Subject: Re: newbie asks: why CL rather than scheme?
From: Erik Naggum <erik@naggum.net>
Date: Sun, 23 Dec 2001 07:44:24 GMT
Newsgroups: comp.lang.lisp
Message-ID: <3218082262478664@naggum.net>

* Robert Strandh <strandh@labri.u-bordeaux.fr>
| On the other hand, I think beginners today have a very clear (but wrong)
| idea of what programming and programming languages ought to be like.
| This makes them reject a priori anything that doesn't look like the
| expectations.

  But a university should reject anyone who is unable to deal with facts
  that run counter to their expectations, indeed all of their old beliefs.
  If there is anything that is worth learning at a university, it is that
  bringing expectations to one's research and rejecting information that
  does not fit them is Wrong.  In fact, few things you do can be worse if
  you really want to _learn_ something.  The first place new knowledge that
  might topple old beliefs can be expected to be found is at universities,
  so if somebody enters a university expecting to have their existing
  knowledge confirmed, as opposed to turned inside out and completely
  revised, they have wrong expectations about what a university is for.

| I secretly plan to take over that course and replace Scheme by Common
| Lisp.  I'll let you know what happened in a year or two.

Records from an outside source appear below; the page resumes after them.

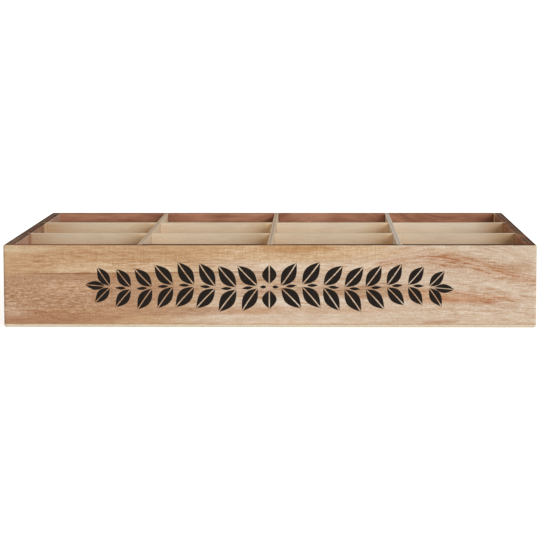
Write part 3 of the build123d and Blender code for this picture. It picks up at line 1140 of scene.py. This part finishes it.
def lay_row(tree, given, fastener, spacing):
    """Copies of a fastener in a row about the middle, moved out to its edge, turned to its side of
    the box, and made real in metres."""
    steps = put(tree, "ShaderNodeMath", {0: given["Count"], 1: 1.0}, operation="SUBTRACT")
    half = put(tree, "ShaderNodeMath", {0: steps, 1: -0.5}, operation="MULTIPLY")
    start = put(tree, "ShaderNodeVectorMath", {0: spacing, "Scale": half}, operation="SCALE")
    line = put(tree, "GeometryNodeMeshLine", {
        "Count": given["Count"], "Start Location": start, "Offset": spacing})
    row = put(tree, "GeometryNodeInstanceOnPoints", {"Points": line, "Instance": fastener})
    row = put(tree, "GeometryNodeTransform", {"Geometry": row, "Translation": given["Place"]})
    turn = put(tree, "ShaderNodeCombineXYZ", {"Z": given["Turn"]})
    row = put(tree, "GeometryNodeTransform", {
        "Geometry": row, "Rotation": turn, "Scale": (MM, MM, MM)})
    row = put(tree, "GeometryNodeRealizeInstances", {"Geometry": row})
    row = put(tree, "GeometryNodeSetMaterial", {"Geometry": row, "Material": given["Steel"]})
    put(tree, "NodeGroupOutput", {"Geometry": row})


# %% [markdown]
# ## Steel
# Staples and brads are drawn wire, flattened and coated. Staples for wood have a thin coat of zinc:
# a soft grey with cloudy lighter patches, and lines along the wire from the drawing die, about
# 0.1 mm apart. Brads are the same wire with a clear brown lacquer, which glues the strip together
# in the nail gun. Both start from the typical metal: metallic 1, a roughness of about 0.4.

# %% Steel wire
def drawn_wire(name, dull, bright, roughness):
    """Drawn and coated steel wire: satin, cloudy, with fine lines."""
    material, tree = start_material(name)
    place = put(tree, "ShaderNodeTexCoord", out="Object")
    place = put(tree, "ShaderNodeMapping", {"Vector": place, "Scale": (1 / MM, 1 / MM, 1 / MM)})
    clouds = streaks(tree, place, (1.6, 1.6, 2.4))
    shade = put(tree, "ShaderNodeMapRange", {"Value": clouds, "From Min": 0.35, "From Max": 0.65})
    tone = cover(tree, colour(dull), colour(bright), shade)
    lines = streaks(tree, place, (0.12, 0.12, 6.0), detail=2.0)
    uneven = 0.12
    worn = put(tree, "ShaderNodeMapRange", {
        "Value": clouds, "To Min": roughness - uneven, "To Max": roughness + uneven})
    relief = put(tree, "ShaderNodeBump", {
        "Strength": 0.3, "Distance": 0.02 * MM, "Height": lines}, out="Normal")
    finish = put(tree, "ShaderNodeBsdfPrincipled", {
        "Base Color": tone, "Metallic": 1.0, "Roughness": worn, "Normal": relief})
    put(tree, "ShaderNodeOutputMaterial", {"Surface": finish})
    return material


zinc_wire = drawn_wire("drawn steel wire, zinc coated", "8d9092", "b4b7b8", 0.42)
lacquered_wire = drawn_wire("drawn steel wire, lacquered", "6f6660", "948a80", 0.38)
print("Wires:", zinc_wire.name, "and", lacquered_wire.name)

# %% [markdown]
# ## Staples under the base
# A staple is one wire bent twice, so it is a path with a profile swept along it. The path is a line
# of four points: leg, corner, corner, leg. Its corners are rounded, and the profile is a flat
# rectangle with eased edges.

# %% Staple tree
POINTS = 4
BEND_STEPS = 5
WIRE_EASING = 0.22
WIRE_EASING_STEPS = 2
staple_sizes = {
    "Crown": 5.8,
    "Leg": 14.0,
    "Wire width": 1.2,
    "Wire thickness": 0.9,
    "Bend": 0.8,
    "Point": 1.5,
    "Count": 4,
    "Pitch": 110.0,
    "Place": (0.0, 165.5, 0.4),
    "Turn": 0.0,
    "Steel": zinc_wire,
}
staple_tree, given = start_tree("row of staples", staple_sizes)
tree = staple_tree
index = put(tree, "GeometryNodeInputIndex")
to_right = put(tree, "ShaderNodeMath", {0: index, 1: 1.5}, operation="GREATER_THAN")
to_right = put(tree, "ShaderNodeMath", {0: to_right, 1: 0.5}, operation="SUBTRACT")
span = put(tree, "ShaderNodeMath", {0: given["Crown"], 1: given["Wire width"]},
           operation="SUBTRACT")
across = put(tree, "ShaderNodeMath", {0: to_right, 1: span}, operation="MULTIPLY")
from_middle = put(tree, "ShaderNodeMath", {0: index, 1: 1.5}, operation="SUBTRACT")
from_middle = put(tree, "ShaderNodeMath", {0: from_middle}, operation="ABSOLUTE")
is_tip = put(tree, "ShaderNodeMath", {0: from_middle, 1: 1.0}, operation="GREATER_THAN")
crown_up = put(tree, "ShaderNodeMath", {0: given["Wire width"], 1: 0.5}, operation="MULTIPLY")
up = put(tree, "ShaderNodeMapRange", {
    "Value": is_tip, "To Min": crown_up, "To Max": given["Leg"]})
corner = put(tree, "ShaderNodeCombineXYZ", {"X": across, "Z": up})
path = put(tree, "GeometryNodeMeshLine", {"Count": POINTS, "Offset": (1.0, 0.0, 0.0)})
path = put(tree, "GeometryNodeSetPosition", {"Geometry": path, "Position": corner})
path = put(tree, "GeometryNodeMeshToCurve", {"Mesh": path})
path = put(tree, "GeometryNodeFilletCurve", {
    "Curve": path, "Radius": given["Bend"], "Count": BEND_STEPS}, mode="POLY")
section = put(tree, "GeometryNodeCurvePrimitiveQuadrilateral", {
    "Width": given["Wire width"], "Height": given["Wire thickness"]})
section = put(tree, "GeometryNodeFilletCurve", {
    "Curve": section, "Radius": WIRE_EASING, "Count": WIRE_EASING_STEPS}, mode="POLY")
staple = put(tree, "GeometryNodeCurveToMesh", {
    "Curve": path, "Profile Curve": section, "Fill Caps": True})
print("One staple takes", len(tree.nodes), "nodes")

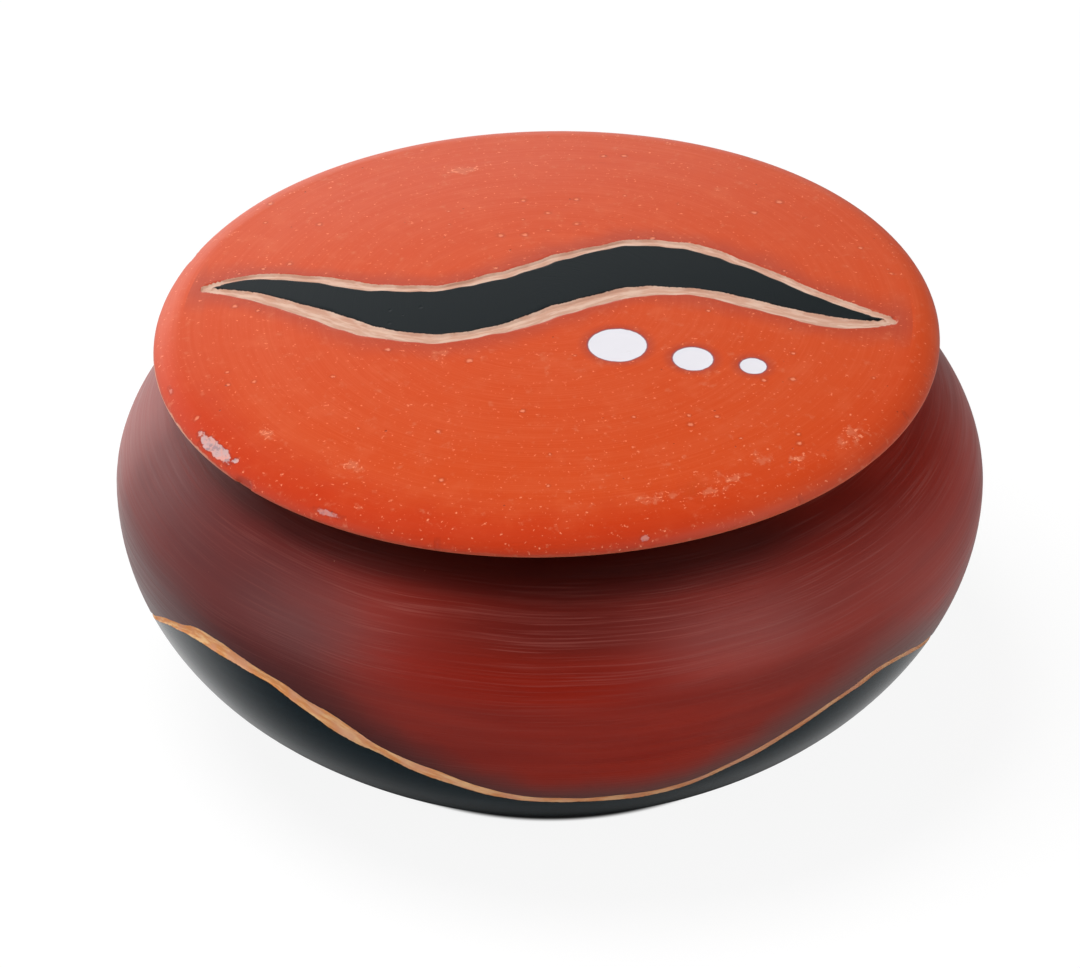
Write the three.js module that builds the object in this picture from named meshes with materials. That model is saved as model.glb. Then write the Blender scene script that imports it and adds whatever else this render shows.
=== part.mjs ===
import * as THREE from 'three';

// A lidded pot of fired clay: a round bellied pot and a wide flat lid that rests on its rim.
// Millimetres and degrees, z up. The pot stands on z = 0 and its axis is the z axis.

// Pot, outside: two smooth curves that meet upright at the belly
const footRadius = 35.4;
const footSlope = 35.5; // how steeply the wall leaves the foot, above level
const footReach = 14.6; // how long the wall keeps that direction
const footEdge = 1.6; // length of the rounding from the flat underside into the wall
const bellyRadius = 60;
const bellyHeight = 33.7;
const bellyReachBelow = 16.1; // how long the wall stays near upright below the belly
const bellyReachAbove = 8.4;
const rimRadius = 43.4;
const rimHeight = 55.2;
const rimSlope = 27.8; // how steeply the shoulder climbs to the rim, above level
const rimReach = 8.2;
const rimEdge = 0.6; // bevel on both edges of the rim's flat top

// Pot, underside and inside
const standWidth = 6; // flat ring that the pot stands on
const baseHollow = 1; // how far the middle of the underside is raised
const wallThickness = 5.5;
const floorThickness = 7;
const floorFillet = 9; // run of the rounding from the floor up into the wall
const rimWidth = 5.4; // from the rim's outer edge to the mouth

// Lid: a low dome with a rolled edge, and a guide ring that hangs in the mouth
const lidOverhang = 10.2; // past the rim
const lidEdgeHeight = 3;
const lidEdgeRun = 3.8; // how far in the rolled edge reaches
const lidRise = 3; // from the rolled edge to the middle
const lidLean = 1.26; // hand-made unevenness: the top leans up towards +x by this angle
const guideClearance = 1; // between the guide ring and the mouth
const guideWidth = 4;
const guideDepth = 6;
const guideEdge = 0.5;
const lidHollow = 1; // how far the ceiling inside the guide ring is raised

const sides = 64; // facets round each piece
const curveSteps = 9; // facets along each long curve

const along = (point, degrees, distance) => {
  const angle = THREE.MathUtils.degToRad(degrees);
  return new THREE.Vector2(point.x + distance * Math.cos(angle), point.y + distance * Math.sin(angle));
};

// The outer wall from the foot to the belly, and from the belly to the rim
const footCorner = new THREE.Vector2(footRadius, 0);
const wallStart = along(footCorner, footSlope, footEdge);
const belly = new THREE.Vector2(bellyRadius, bellyHeight);
const rimOuter = new THREE.Vector2(rimRadius, rimHeight - rimEdge);
const lowerWall = new THREE.CubicBezierCurve(
  wallStart,
  along(footCorner, footSlope, footReach),
  new THREE.Vector2(bellyRadius, bellyHeight - bellyReachBelow),
  belly,
);
const upperWall = new THREE.CubicBezierCurve(
  belly,
  new THREE.Vector2(bellyRadius, bellyHeight + bellyReachAbove),
  along(rimOuter, -rimSlope, rimReach),
  rimOuter,
);

// Points of a curve moved inwards by the wall's thickness, square to the curve
function insideOf(curve) {
  const points = [];
  for (let i = 0; i <= curveSteps; i++) {
    const tangent = curve.getTangent(i / curveSteps);
    const inwards = new THREE.Vector2(-tangent.y, tangent.x).multiplyScalar(wallThickness);
    points.push(curve.getPoint(i / curveSteps).add(inwards));
  }
  return points;
}

// The inner wall runs from above the floor's fillet to just under the throat
const mouthRadius = rimRadius - rimWidth;
const filletHeight = floorFillet * Math.tan(THREE.MathUtils.degToRad(footSlope));
const innerWall = [...insideOf(lowerWall), ...insideOf(upperWall).slice(1)].filter(
  (point) => point.y > floorThickness + filletHeight && point.x > mouthRadius + rimEdge,
);

function potProfile() {
  const standInner = footRadius - footEdge - standWidth;
  const under = [new THREE.Vector2(0, baseHollow), new THREE.Vector2(standInner - baseHollow, baseHollow)];
  const stand = [new THREE.Vector2(standInner, 0), new THREE.Vector2(footRadius - footEdge, 0)];
  const footRounding = new THREE.QuadraticBezierCurve(stand[1], footCorner, wallStart).getPoints(3);
  const outside = [...lowerWall.getPoints(curveSteps).slice(1), ...upperWall.getPoints(curveSteps).slice(1)];

  const rim = [new THREE.Vector2(rimRadius - rimEdge, rimHeight), new THREE.Vector2(mouthRadius + rimEdge, rimHeight)];
  const wallEnd = innerWall.at(-1);
  const throatDrop = (wallEnd.x - mouthRadius) * Math.tan(THREE.MathUtils.degToRad(rimSlope));
  const throat = [
    new THREE.Vector2(mouthRadius, rimHeight - rimEdge),
    new THREE.Vector2(mouthRadius, wallEnd.y + throatDrop),
  ];

  // The floor's fillet bends from the first point of the inner wall to the level floor
  const filletEnd = innerWall[0];
  const filletCorner = new THREE.Vector2(filletEnd.x - floorFillet / 2, floorThickness);
  const filletStart = new THREE.Vector2(filletCorner.x - floorFillet, floorThickness);
  const fillet = new THREE.QuadraticBezierCurve(filletEnd, filletCorner, filletStart).getPoints(4).slice(1);

  return [
    ...under, ...stand, ...footRounding.slice(1), ...outside, ...rim, ...throat,
    ...innerWall.toReversed(), ...fillet, new THREE.Vector2(0, floorThickness),
  ];
}

// The lid's profile stands on the plane of its underside, at height 0
function lidUnderside() {
  const guideOuter = mouthRadius - guideClearance;
  const guideInner = guideOuter - guideWidth;
  return [
    new THREE.Vector2(0, lidHollow),
    new THREE.Vector2(guideInner, lidHollow),
    new THREE.Vector2(guideInner, guideEdge - guideDepth),
    new THREE.Vector2(guideInner + guideEdge, -guideDepth),
    new THREE.Vector2(guideOuter - guideEdge, -guideDepth),
    new THREE.Vector2(guideOuter, guideEdge - guideDepth),
    new THREE.Vector2(guideOuter, 0),
    new THREE.Vector2(rimRadius, 0),
    new THREE.Vector2(rimRadius + lidOverhang, 0),
  ];
}

function lidTop() {
  const edge = new THREE.Vector2(rimRadius + lidOverhang, 0);
  const shoulder = new THREE.Vector2(edge.x - lidEdgeRun, lidEdgeHeight);
  const domeSlope = (2 * lidRise) / shoulder.x;
  const roll = new THREE.CubicBezierCurve(
    edge,
    new THREE.Vector2(edge.x, lidEdgeHeight / 2),
    new THREE.Vector2(shoulder.x + lidEdgeRun / 2, lidEdgeHeight - (domeSlope * lidEdgeRun) / 2),
    shoulder,
  );
  const dome = new THREE.QuadraticBezierCurve(
    shoulder,
    new THREE.Vector2(shoulder.x / 2, lidEdgeHeight + lidRise),
    new THREE.Vector2(0, lidEdgeHeight + lidRise),
  );
  return [...roll.getPoints(6).slice(1), ...dome.getPoints(curveSteps).slice(1)];
}

// A profile of radius and height turned about the z axis
function turned(profile) {
  return new THREE.LatheGeometry(profile, sides).rotateX(Math.PI / 2);
}

function makePot() {
  const redSlip = new THREE.MeshStandardMaterial({ color: 0x8a2a1c, roughness: 0.38, metalness: 0 });
  const pot = new THREE.Mesh(turned(potProfile()), redSlip);
  pot.name = 'pot_body';
  return pot;
}

function makeLid() {
  const underside = lidUnderside();
  const profile = [...underside, ...lidTop()];
  const geometry = turned(profile);

  // The whole top leans by one angle; below, the lean grows from nothing at the rim to the edge
  const lean = Math.tan(THREE.MathUtils.degToRad(lidLean));
  const position = geometry.attributes.position;
  for (let i = 0; i < position.count; i++) {
    const isUnder = i % profile.length < underside.length;
    const radius = Math.hypot(position.getX(i), position.getY(i));
    const share = isUnder ? Math.max(0, (radius - rimRadius) / lidOverhang) : 1;
    position.setZ(i, position.getZ(i) + share * lean * position.getX(i));
  }

  const orangeSlip = new THREE.MeshStandardMaterial({ color: 0xd04a22, roughness: 0.4, metalness: 0 });
  const lid = new THREE.Mesh(geometry, orangeSlip);
  lid.name = 'lid';
  lid.position.z = rimHeight;
  return lid;
}

const liddedPot = new THREE.Group();
liddedPot.add(makePot(), makeLid());

export default liddedPot;
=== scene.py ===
from math import cos, pi, radians, sin, tan

import bpy
import numpy as np
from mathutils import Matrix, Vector


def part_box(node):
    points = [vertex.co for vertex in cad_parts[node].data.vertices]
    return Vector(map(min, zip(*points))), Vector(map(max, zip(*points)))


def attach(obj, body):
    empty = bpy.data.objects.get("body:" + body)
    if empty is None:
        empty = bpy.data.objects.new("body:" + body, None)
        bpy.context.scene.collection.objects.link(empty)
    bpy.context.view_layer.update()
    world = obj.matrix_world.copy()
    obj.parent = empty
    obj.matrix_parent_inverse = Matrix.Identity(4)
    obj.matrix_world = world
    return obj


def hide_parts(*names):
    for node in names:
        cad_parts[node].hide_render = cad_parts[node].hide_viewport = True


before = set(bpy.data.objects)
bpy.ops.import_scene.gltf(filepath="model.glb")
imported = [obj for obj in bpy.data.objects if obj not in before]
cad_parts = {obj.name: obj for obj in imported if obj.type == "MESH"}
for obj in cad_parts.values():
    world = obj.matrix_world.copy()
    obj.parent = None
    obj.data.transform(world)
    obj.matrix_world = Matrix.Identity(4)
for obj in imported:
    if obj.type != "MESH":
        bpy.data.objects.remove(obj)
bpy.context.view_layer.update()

print('frame loaded:', sorted(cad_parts))

# Lengths in this file are millimetres, and meshes are put down in metres.
metre = 1000.0


# The camera, the floor and the light

view = {
    'distance': 750.0,        # from the camera to the point it looks at
    'elevation': 33.886,      # degrees above level
    'lookHeight': 28.0,       # height of that point on the pot's axis
    'focalPixels': 5381.6,    # focal length in pixels of the photograph
    'photoSize': (1080, 968),
    'axisPixel': (549.6, 501.5),  # where the photograph shows that point
    'filmWidth': 36.0,
}


def addObject(name, data):
    thing = bpy.data.objects.new(name, data)
    bpy.context.scene.collection.objects.link(thing)
    return thing


def makeCamera():
    wide, high = view['photoSize']
    camera = addObject('camera', bpy.data.cameras.new('camera'))
    camera.data.sensor_fit = 'HORIZONTAL'
    camera.data.sensor_width = view['filmWidth']
    camera.data.lens = view['focalPixels'] / wide * view['filmWidth']
    camera.data.shift_x = (wide / 2 - view['axisPixel'][0]) / wide
    camera.data.shift_y = (view['axisPixel'][1] - high / 2) / wide
    camera.data.clip_start = 0.01
    camera.data.clip_end = 50.0
    tilt = radians(view['elevation'])
    reach = view['distance'] / metre
    camera.location = (0, -reach * cos(tilt), view['lookHeight'] / metre + reach * sin(tilt))
    camera.rotation_euler = (pi / 2 - tilt, 0, 0)
    bpy.context.scene.camera = camera


# Small helpers for node trees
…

  I look forward to it.  I find your "reports from the field" informative,
  maybe particularly since they tend to confirm my belief that Scheme hurts
  students.  :)

///
-- 
  The past is not more important than the future, despite what your culture
  has taught you.  Your future observations, conclusions, and beliefs are
  more important to you than those in your past ever will be.  The world is
  changing so fast the balance between the past and the future has shifted.